RS: You've always been such a jokester, eh? 
AP: Interest in both visual and written art sprang up in parallel around 3rd grade. With writing, it was more social -- I would come up with something ridiculous at lunch or after school, with friends as a sort of testing ground. If they'd laugh, I'd jot it down, and make little comics.

RS: Favourite tunes or films? 
AP: My music library generally houses songs along the lines of fuzz rock, funk, 80s cheese, 50s cheese, and "indietronica" (someone told me the term and what it correlates to, and I was like "yes, alright, I fuck with that"). Film: Raising Arizona, Thelma and Louise, Velvet Goldmine, The Science of Sleep, Lawrence Anyways, The Way He Looks, Ghost World, The Fall -- and undoubtedly, there'll be a few that come to mind in a few hours that I've completely forgotten, and I'll kick myself. Tant pis.
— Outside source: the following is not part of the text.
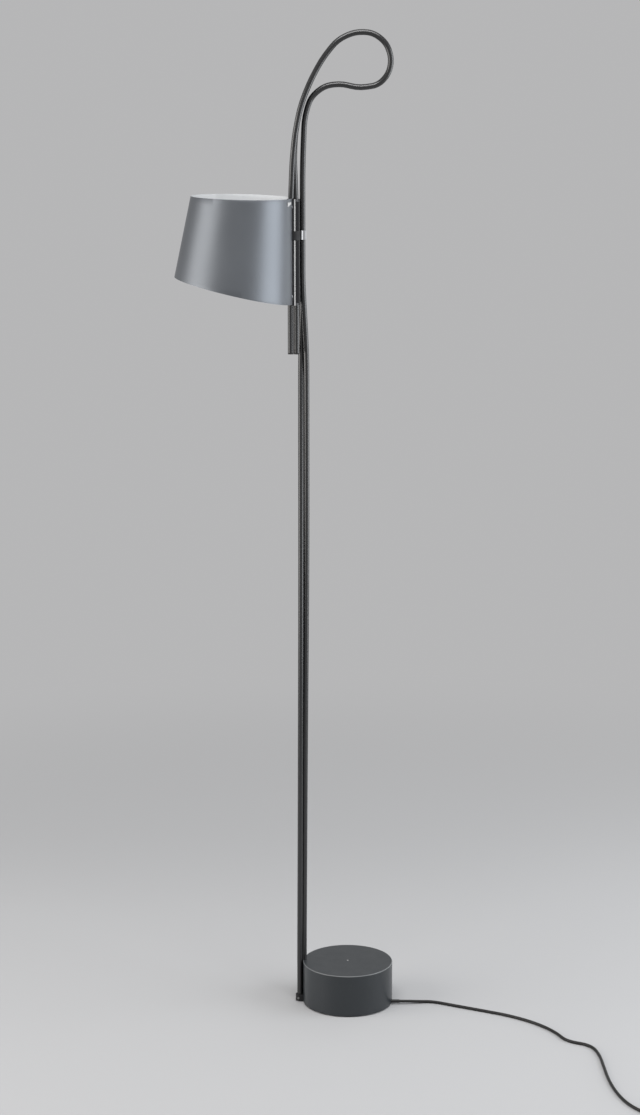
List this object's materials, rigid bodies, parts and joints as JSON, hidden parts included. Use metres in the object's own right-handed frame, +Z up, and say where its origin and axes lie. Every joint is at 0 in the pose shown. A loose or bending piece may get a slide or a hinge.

RS: You thrive in urban environments. "Big cities, but outdoors within them as often as I can be," you said.
AP: A day in my life hasn't been consistently the same for some while. Not every day is rip-roaring and jaw-dropping so much as, just plain-and-simply "different," but I am immensely grateful nonetheless. A lot of the time, especially in this recent string of flinging myself to different cities, I'm drawn to the "textures" of each particular place. For Paris, the ubiquitous Haussmannian architecture. For Cluj-Napoca, the glorious cavalcade of street art that comes with a low median age and an extensive amount of international students. For Porto, the wide spectrum of unique tiles and the rainbow of laundry, fluttering outside every apartment window.

RS: How are earth tones and dark shadows aspirational for you?  
AP: I feel like my end game, in my obscenely rich retiree years, is having a big, mahogany den where I swish around a round-bottomed glass of whisky and recount tales, loudly and unsolicited, to the uncomfortable food delivery people who will bring pad thai to my door.

RS: So you like Porto in the meantime? 
AP: Porto is a really nice little nook of a city. It’s got a real bustling art underbelly, to the point where I feel the underbelly is actually quite a large portion of the city. Someone I’m currently living with mentioned how the older, conservative religious side of the city lives in a calm co-habitation with the young, anarchical artistic side — not particularly blending or mingling, but not clashing either. Oil and water.

RS: What travel destination has particularly affected you? 
AP: I spent a whopping total of one day in Seattle as a bridge-over to Vancouver, instead of going to my last day of 11th grade, and I love that one afternoon-to-morning dearly. It still sticks with me. It was just so pretty and foggy and charming, remarkably different enough from the southwestern cities I was used to. I took my little toy Holga 35mm for a spin up there too, which was another little milestone in my photographic interests. 

RS: Tell me more about your photography.
AP: I distinctly remember the little narrow camera -- really tall and thin, as one of those mid-2000s gimmicks -- that my dad and I would hand back and forth as we photographed the USC campus before football games, in the sliver of time where he had season tickets. I remember arriving in the morning for an evening game, and having the whole day to kill, so we'd kill it with photography.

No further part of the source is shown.